• _Instruction_
Your task is to extract every line from the material below exactly.
─── Raw data ───
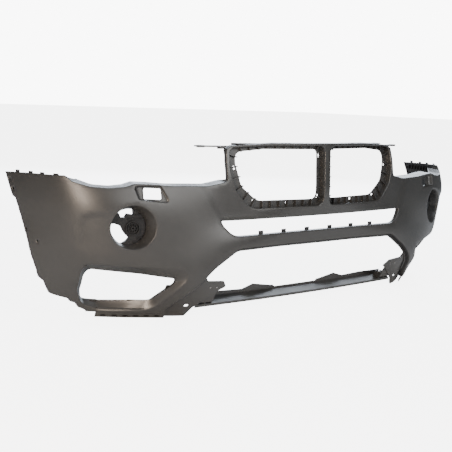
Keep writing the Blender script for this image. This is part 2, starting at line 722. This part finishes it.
def sprayed_group():
    """Cloudy tone, fine speckle and a slight orange-peel height, as on sprayed primer."""
    nodes, given, out = effect_group(
        "Sprayed coat",
        {"Tone": (0.2, 0.2, 0.2, 1.0), "Cloud": 0.12, "Speckle": 0.10, "Peel": 1.0},
        {"Color": "NodeSocketColor", "Mask": "NodeSocketFloat", "Height": "NodeSocketFloat"},
    )
    place = nodes.make("ShaderNodeTexCoord").outputs["Object"]
    cloud = nodes.span(nodes.noise(place, 3.2, 4.0, 0.5), 0.3, 0.7, -1.0, 1.0)
    speckle = nodes.span(nodes.noise(place, 900.0, 2.0, 0.7), 0.3, 0.7, -1.0, 1.0)
    shift = nodes.math("ADD", nodes.math("MULTIPLY", cloud, given["Cloud"]),
                       nodes.math("MULTIPLY", speckle, given["Speckle"]))
    gain = nodes.math("ADD", shift, 1.0)
    scaled = nodes.make("ShaderNodeVectorMath", {0: given["Tone"], "Scale": gain}, operation="SCALE")
    nodes.link(scaled.outputs[0], out["Color"])
    nodes.link(nodes.span(cloud, -1.0, 1.0, 0.0, 1.0), out["Mask"])
    peel = nodes.noise(place, 420.0, 1.5, 0.4)
    grain = nodes.noise(place, 1700.0, 1.0, 0.5)
    rough = nodes.math("MULTIPLY", grain, 0.35)
    nodes.link(nodes.math("ADD", nodes.math("MULTIPLY", peel, given["Peel"]), rough), out["Height"])
    return nodes.tree


def dust_group():
    """Dry dust that lies on faces looking up and in patches elsewhere."""
    nodes, given, out = effect_group(
        "Dust", {"Amount": 0.4, "Scale": 14.0}, {"Mask": "NodeSocketFloat"})
    normal = nodes.make("ShaderNodeNewGeometry").outputs["Normal"]
    up = nodes.make("ShaderNodeSeparateXYZ", {0: normal}).outputs["Z"]
    place = nodes.make("ShaderNodeTexCoord").outputs["Object"]
    patches = nodes.make("ShaderNodeTexNoise", {"Vector": place, "Scale": given["Scale"], "Detail": 6.0})
    lies = nodes.span(up, 0.15, 0.95, 0.12, 1.0)
    spread = nodes.span(patches.outputs["Fac"], 0.38, 0.68, 0.0, 1.0)
    nodes.link(nodes.math("MULTIPLY", nodes.math("MULTIPLY", lies, spread), given["Amount"]), out["Mask"])
    return nodes.tree


def moulded_group():
    """Fine spark-eroded grain with faint flow streaks, as on raw moulded plastic."""
    nodes, given, out = effect_group(
        "Moulded grain", {"Tone": (0.02, 0.02, 0.02, 1.0), "Streak": 0.3},
        {"Color": "NodeSocketColor", "Mask": "NodeSocketFloat", "Height": "NodeSocketFloat"},
    )
    place = nodes.make("ShaderNodeTexCoord").outputs["Object"]
    drawn = nodes.make("ShaderNodeMapping", {"Vector": place, "Scale": (1.0, 1.0, 6.0)}).outputs[0]
    streak = nodes.span(nodes.noise(drawn, 5.0, 5.0, 0.6), 0.35, 0.7, -1.0, 1.0)
    gain = nodes.math("ADD", nodes.math("MULTIPLY", streak, given["Streak"]), 1.0)
    scaled = nodes.make("ShaderNodeVectorMath", {0: given["Tone"], "Scale": gain}, operation="SCALE")
    nodes.link(scaled.outputs[0], out["Color"])
    nodes.link(nodes.span(streak, -1.0, 1.0, 0.0, 1.0), out["Mask"])
    cells = nodes.make("ShaderNodeTexVoronoi", {"Vector": place, "Scale": 1300.0}).outputs["Distance"]
    nodes.link(cells, out["Height"])
    return nodes.tree


def group_in(nodes, name, build, inputs):
    """A node of the named group, which is built when it is first needed."""
    tree = bpy.data.node_groups.get(name) or build()
    node = nodes.make("ShaderNodeGroup", node_tree=tree)
    for key, value in inputs.items():
        node.inputs[key].default_value = value
    return node.outputs


def new_finish(name):
    """A material with an empty tree and its principled shader."""
    made = bpy.data.materials.new(name)
    made.use_nodes = True
    made.node_tree.nodes.clear()
    nodes = Nodes(made.node_tree)
    shader = nodes.make("ShaderNodeBsdfPrincipled")
    nodes.make("ShaderNodeOutputMaterial", {"Surface": shader.outputs[0]})
    return made, nodes, shader


def primer(name, tone, gloss=0.34, cloud=0.07, dust=0.25):
    """Sprayed grey primer: cloudy tone, orange peel, a soft sheen and settled dust."""
    made, nodes, shader = new_finish(name)
    coat = group_in(nodes, "Sprayed coat", sprayed_group,
                    {"Tone": (*tone, 1.0), "Cloud": cloud, "Speckle": 0.06, "Peel": 1.0})
    settled = group_in(nodes, "Dust", dust_group, {"Amount": dust, "Scale": 9.0})["Mask"]
    pale = tuple(min(1.0, c * 1.6 + 0.05) for c in tone)
    nodes.link(nodes.blend(settled, coat["Color"], (*pale, 1.0)), shader.inputs["Base Color"])
    rough = nodes.span(coat["Mask"], 0.0, 1.0, gloss - 0.05, gloss + 0.06)
    nodes.link(nodes.math("ADD", rough, nodes.math("MULTIPLY", settled, 0.3)), shader.inputs["Roughness"])
    bump = nodes.make("ShaderNodeBump", {"Strength": 0.10, "Distance": 0.0006, "Height": coat["Height"]})
    nodes.link(bump.outputs[0], shader.inputs["Normal"])
    shader.inputs["Specular IOR Level"].default_value = 0.9
    return made


def raw_plastic(name, tone, gloss=0.5, dust=0.2):
    """Raw moulded polypropylene: fine grain, faint flow streaks and dust."""
    made, nodes, shader = new_finish(name)
    grain = group_in(nodes, "Moulded grain", moulded_group, {"Tone": (*tone, 1.0), "Streak": 0.25})
    settled = group_in(nodes, "Dust", dust_group, {"Amount": dust, "Scale": 22.0})["Mask"]
    pale = tuple(min(1.0, c + 0.10) for c in tone)
    nodes.link(nodes.blend(settled, grain["Color"], (*pale, 1.0)), shader.inputs["Base Color"])
    rough = nodes.span(grain["Mask"], 0.0, 1.0, gloss - 0.07, gloss + 0.09)
    nodes.link(nodes.math("ADD", rough, nodes.math("MULTIPLY", settled, 0.3)), shader.inputs["Roughness"])
    bump = nodes.make("ShaderNodeBump", {"Strength": 0.2, "Distance": 0.0004, "Height": grain["Height"]})
    nodes.link(bump.outputs[0], shader.inputs["Normal"])
    return made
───
• _Output of the exercise_
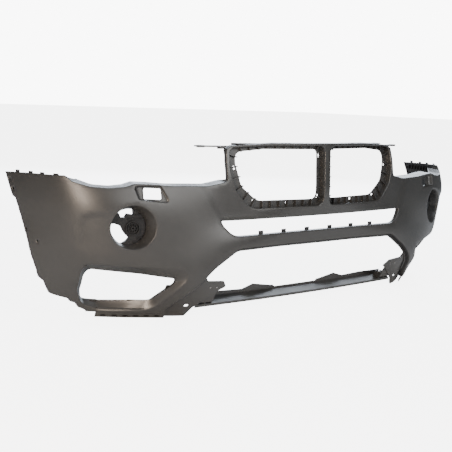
Keep writing the Blender script for this image. This is part 2, starting at line 722. This part finishes it.
def sprayed_group():
    """Cloudy tone, fine speckle and a slight orange-peel height, as on sprayed primer."""
    nodes, given, out = effect_group(
        "Sprayed coat",
        {"Tone": (0.2, 0.2, 0.2, 1.0), "Cloud": 0.12, "Speckle": 0.10, "Peel": 1.0},
        {"Color": "NodeSocketColor", "Mask": "NodeSocketFloat", "Height": "NodeSocketFloat"},
    )
    place = nodes.make("ShaderNodeTexCoord").outputs["Object"]
    cloud = nodes.span(nodes.noise(place, 3.2, 4.0, 0.5), 0.3, 0.7, -1.0, 1.0)
    speckle = nodes.span(nodes.noise(place, 900.0, 2.0, 0.7), 0.3, 0.7, -1.0, 1.0)
    shift = nodes.math("ADD", nodes.math("MULTIPLY", cloud, given["Cloud"]),
                       nodes.math("MULTIPLY", speckle, given["Speckle"]))
    gain = nodes.math("ADD", shift, 1.0)
    scaled = nodes.make("ShaderNodeVectorMath", {0: given["Tone"], "Scale": gain}, operation="SCALE")
    nodes.link(scaled.outputs[0], out["Color"])
    nodes.link(nodes.span(cloud, -1.0, 1.0, 0.0, 1.0), out["Mask"])
    peel = nodes.noise(place, 420.0, 1.5, 0.4)
    grain = nodes.noise(place, 1700.0, 1.0, 0.5)
    rough = nodes.math("MULTIPLY", grain, 0.35)
    nodes.link(nodes.math("ADD", nodes.math("MULTIPLY", peel, given["Peel"]), rough), out["Height"])
    return nodes.tree


def dust_group():
    """Dry dust that lies on faces looking up and in patches elsewhere."""
    nodes, given, out = effect_group(
        "Dust", {"Amount": 0.4, "Scale": 14.0}, {"Mask": "NodeSocketFloat"})
    normal = nodes.make("ShaderNodeNewGeometry").outputs["Normal"]
    up = nodes.make("ShaderNodeSeparateXYZ", {0: normal}).outputs["Z"]
    place = nodes.make("ShaderNodeTexCoord").outputs["Object"]
    patches = nodes.make("ShaderNodeTexNoise", {"Vector": place, "Scale": given["Scale"], "Detail": 6.0})
    lies = nodes.span(up, 0.15, 0.95, 0.12, 1.0)
    spread = nodes.span(patches.outputs["Fac"], 0.38, 0.68, 0.0, 1.0)
    nodes.link(nodes.math("MULTIPLY", nodes.math("MULTIPLY", lies, spread), given["Amount"]), out["Mask"])
    return nodes.tree


def moulded_group():
    """Fine spark-eroded grain with faint flow streaks, as on raw moulded plastic."""
    nodes, given, out = effect_group(
        "Moulded grain", {"Tone": (0.02, 0.02, 0.02, 1.0), "Streak": 0.3},
        {"Color": "NodeSocketColor", "Mask": "NodeSocketFloat", "Height": "NodeSocketFloat"},
    )
    place = nodes.make("ShaderNodeTexCoord").outputs["Object"]
    drawn = nodes.make("ShaderNodeMapping", {"Vector": place, "Scale": (1.0, 1.0, 6.0)}).outputs[0]
    streak = nodes.span(nodes.noise(drawn, 5.0, 5.0, 0.6), 0.35, 0.7, -1.0, 1.0)
    gain = nodes.math("ADD", nodes.math("MULTIPLY", streak, given["Streak"]), 1.0)
    scaled = nodes.make("ShaderNodeVectorMath", {0: given["Tone"], "Scale": gain}, operation="SCALE")
    nodes.link(scaled.outputs[0], out["Color"])
    nodes.link(nodes.span(streak, -1.0, 1.0, 0.0, 1.0), out["Mask"])
    cells = nodes.make("ShaderNodeTexVoronoi", {"Vector": place, "Scale": 1300.0}).outputs["Distance"]
    nodes.link(cells, out["Height"])
    return nodes.tree


def group_in(nodes, name, build, inputs):
    """A node of the named group, which is built when it is first needed."""
    tree = bpy.data.node_groups.get(name) or build()
    node = nodes.make("ShaderNodeGroup", node_tree=tree)
    for key, value in inputs.items():
        node.inputs[key].default_value = value
    return node.outputs


def new_finish(name):
    """A material with an empty tree and its principled shader."""
    made = bpy.data.materials.new(name)
    made.use_nodes = True
    made.node_tree.nodes.clear()
    nodes = Nodes(made.node_tree)
    shader = nodes.make("ShaderNodeBsdfPrincipled")
    nodes.make("ShaderNodeOutputMaterial", {"Surface": shader.outputs[0]})
    return made, nodes, shader


def primer(name, tone, gloss=0.34, cloud=0.07, dust=0.25):
    """Sprayed grey primer: cloudy tone, orange peel, a soft sheen and settled dust."""
    made, nodes, shader = new_finish(name)
    coat = group_in(nodes, "Sprayed coat", sprayed_group,
                    {"Tone": (*tone, 1.0), "Cloud": cloud, "Speckle": 0.06, "Peel": 1.0})
    settled = group_in(nodes, "Dust", dust_group, {"Amount": dust, "Scale": 9.0})["Mask"]
    pale = tuple(min(1.0, c * 1.6 + 0.05) for c in tone)
    nodes.link(nodes.blend(settled, coat["Color"], (*pale, 1.0)), shader.inputs["Base Color"])
    rough = nodes.span(coat["Mask"], 0.0, 1.0, gloss - 0.05, gloss + 0.06)
    nodes.link(nodes.math("ADD", rough, nodes.math("MULTIPLY", settled, 0.3)), shader.inputs["Roughness"])
    bump = nodes.make("ShaderNodeBump", {"Strength": 0.10, "Distance": 0.0006, "Height": coat["Height"]})
    nodes.link(bump.outputs[0], shader.inputs["Normal"])
    shader.inputs["Specular IOR Level"].default_value = 0.9
    return made


def raw_plastic(name, tone, gloss=0.5, dust=0.2):
    """Raw moulded polypropylene: fine grain, faint flow streaks and dust."""
    made, nodes, shader = new_finish(name)
    grain = group_in(nodes, "Moulded grain", moulded_group, {"Tone": (*tone, 1.0), "Streak": 0.25})
    settled = group_in(nodes, "Dust", dust_group, {"Amount": dust, "Scale": 22.0})["Mask"]
    pale = tuple(min(1.0, c + 0.10) for c in tone)
    nodes.link(nodes.blend(settled, grain["Color"], (*pale, 1.0)), shader.inputs["Base Color"])
    rough = nodes.span(grain["Mask"], 0.0, 1.0, gloss - 0.07, gloss + 0.09)
    nodes.link(nodes.math("ADD", rough, nodes.math("MULTIPLY", settled, 0.3)), shader.inputs["Roughness"])
    bump = nodes.make("ShaderNodeBump", {"Strength": 0.2, "Distance": 0.0004, "Height": grain["Height"]})
    nodes.link(bump.outputs[0], shader.inputs["Normal"])
    return made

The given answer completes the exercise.